Pourquoi alors personne n’a dénoncé le projet avant la polémique du plagiat ? « Personne n’a communiqué à ce sujet, car l’intermédiaire de ce projet n’est autre qu’un collectionneur influent, qui fait la promotion des artistes locaux », nous confie une source bien informée. Contacté par MAROC DIPLOMATIQUE afin de démêler les fils de cette histoire, le maire PJDiste de la ville, Salah El Mellouki, n’a pas souhaité répondre à nos questions, précisant qu’une réunion du Conseil était prévue afin de voter l’adoption de ce logo. En attendant, les questions restent en suspens et les frustrations se font ressentir.

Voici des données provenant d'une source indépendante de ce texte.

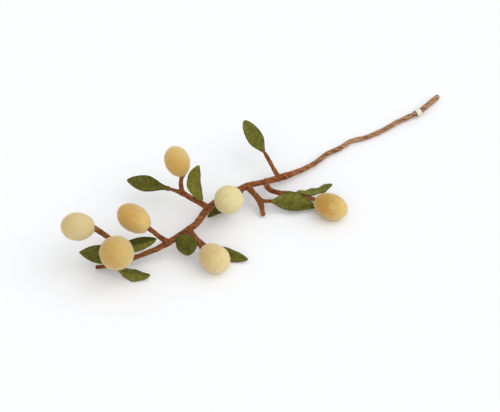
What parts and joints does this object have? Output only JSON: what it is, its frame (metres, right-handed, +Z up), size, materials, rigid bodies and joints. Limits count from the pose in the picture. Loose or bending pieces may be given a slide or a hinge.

En effet, même si le montant du projet n’a pas été dévoilé, des acteurs de la ville se doutent qu’il coûtera surement plus cher notamment dans son déploiement sur plusieurs supports de la ville afin de remplacer l’ancien. Des dépenses que d’aucuns jugent superflues, surtout en contexte de crise pandémique. Sans compter que ces frustrations viennent s’ajouter à d’autres et qui pointent toutes du doigt la gestion par les élus du PJD des projets du Conseil de la ville et des budgets votés.